Every living being takes food and from that food gets energy for the body, this process is called nutrition. Organisms require energy for all functions. Even when the organism is not doing any work, energy is needed to maintain bodily functions and this energy is obtained by nutrition.
There are two methods of nutrition:
Autotrophic nutrition: Those organisms make their own food in the presence of sunlight with the help of simple organic substances like carbon dioxide and water. They call it autotrophic.
Autotrophs contain a green pigment known as chlorophyll.
Heterotrophic nutrition: Organisms that depend on other organisms for their food such as humans, dogs, cats, etc. Some non-green plants, such as yeast, are heterotrophs in origin because they depend on plants or other organisms for their food.
Green plants form carbohydrates by using CO2 and water in the presence of chlorophyll in sunlight and give out oxygen gas. This process call photosynthesis.
Stages of Photosynthesis
- (a) Absorption of light energy by chlorophyll.
- (b) Conversion of light energy into chemical energy.

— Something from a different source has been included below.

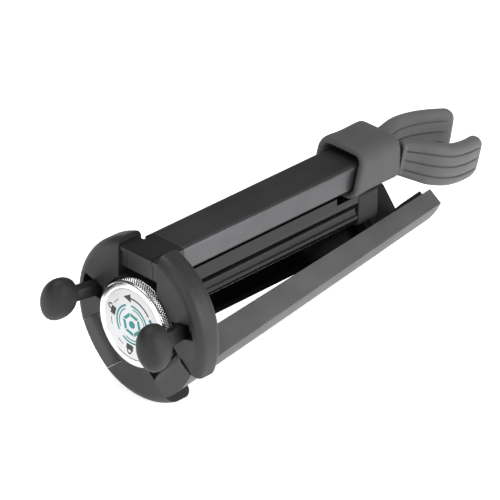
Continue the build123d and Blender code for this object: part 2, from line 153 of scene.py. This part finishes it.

- (c) The decomposition of water molecules into hydrogen and oxygen.
- (d) Reduction of carbon dioxide into carbohydrates.
Green plants appear green due to the chlorophyll present in them. Leaf cells contain green dotted organelles, call chloroplasts, which contain chlorophyll. This chlorophyll present in green leaves absorbs energy from sunlight and converts it into chemical energy.
Trees take water from the ground through roots and get energy from sunlight through chlorophyll. The leaves have microscopic stomata holes on their surface, through these stomata holes the leaves absorb carbon dioxide from the air.
The exchange of gas in the leaves takes place through these stomata holes. The exchange of gases in trees plants, apart from these stomata holes, plants also exchange gases from the surface of the stem, root, and leaves.
A sufficient amount of water is also lost from these stomata holes of trees, so when carbon dioxide is not required for photosynthesis, these stomatal pores get close.
The opening and closing of pores are the functions of guard cells. When water enters, the guard cells swell and open the stomata, and when the guard cells contract, the pore is closed. When the hole is closed, there is no loss of water from the trees.